To get to the towns in Southern Honduras, it’s just four or more hours on a bus.  If you’ve been to Central America you’ve seen these buses before.  Old American school buses decked out with colorful airbrushed names.  They are truly a lovely site!  On occasion you’ll sit next to a lady with a live chicken or various other cargos, but that adds to the ambiance. 
San Lorenzo
Catch a bus from Teguc to San Lorenzo and don’t pay more than 45 Lemps!  To find the bus stops in Honduras, you’ll have to catch a cab and ask, you’ll need your Spanish for this.  There aren’t signs for bus stops; the cabbies just know where different buses chill till they feel like leaving. 

San Lorenzo – Rumor was the sailboat belonged to an
Auzzie sailing around the world.

San Lorenzo has a handful of waterfront discotecas and cute little restaurants.  Pull up a bench on the palm leaf covered deck of one of the restaurants and order yourself a fresh grilled fish or lobster.  Be prepared to peel back the skin and eat around the bones.  Yum!  As you walk around San Lorenzo you will notice an assortment of sea statues, including shrimps and seahorses. 
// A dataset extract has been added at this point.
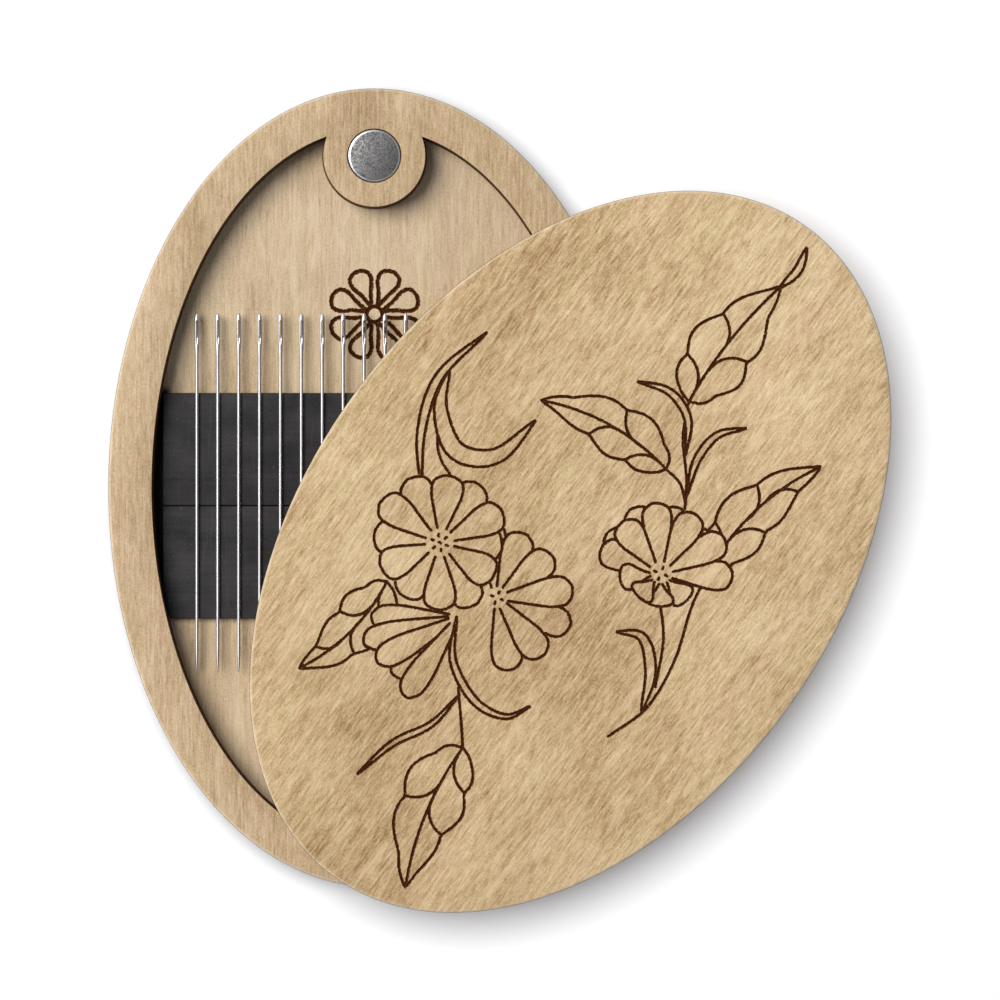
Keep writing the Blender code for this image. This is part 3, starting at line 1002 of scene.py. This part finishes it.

View of Amapala from Coyolito
My favorite beaches in Southern Honduras are on an island called Amapala.  I think this used to be a volcanic island because the sand is very dark on the beaches, but it’s beautiful!  Catch the bus to Coyolito and then barter with someone that has a boat to catch a ride to San Pablo, the little port town on Amapala.  It’s a short ride, but it gives you a beautiful view of the coast and some other islands, so get your camera out.  I advise keeping your camera inside a zip lock bag, because this ride can be bumpy! 
Empty Secluded Playa Grande on Amapala
Upon arrival in the town, you’ll wander through the cute streets and hopefully you’ll find the main square where you can buy ice cream and meet some of the locals.  There are cute little motorcycles converted into cabs that can give you a ride to one of the beaches.  Or you can hitch a ride like I did on the back of a pick-up truck. 
The beaches are beautiful but this island is not very developed so you won’t have too many options on places to eat and such.  We had to walk most of the way back to San Pablo after playing on the beach all day, because there were literally no cars driving by for 30 minutes.  We finally squeezed into the back of a motorcycle cab with 2 small kids already on board.  But as you traverse this island, admire the jungle and the landscape.  It’s beautiful and untouched! 
Lobster shack on Amapala
As a safety note, I would like to advise travelers not to carry purses or use your expensive electronics when in the large cities of Honduras.  Save your digital camera for the southern beaches where it’s not a problem.  While in the capital, I kept my money in my bra and carried nothing else on me.  I took pictures from the safety of a cab on our way to the bus stop, but that was it.  Gringos stand out in this country like a sore thumb, so just be prepared.  Also, drink plenty of water!  Bags of water shouldn’t cost more than 2 lemps.  There’s no such thing as bottled water so just get used to sucking water out of the corner of a plastic bag. 
Dog trying to get out of sun on Playa Grande

But most importantly have fun!  The Honduran people are generally warm and friendly.  Say hello and they will say hello back!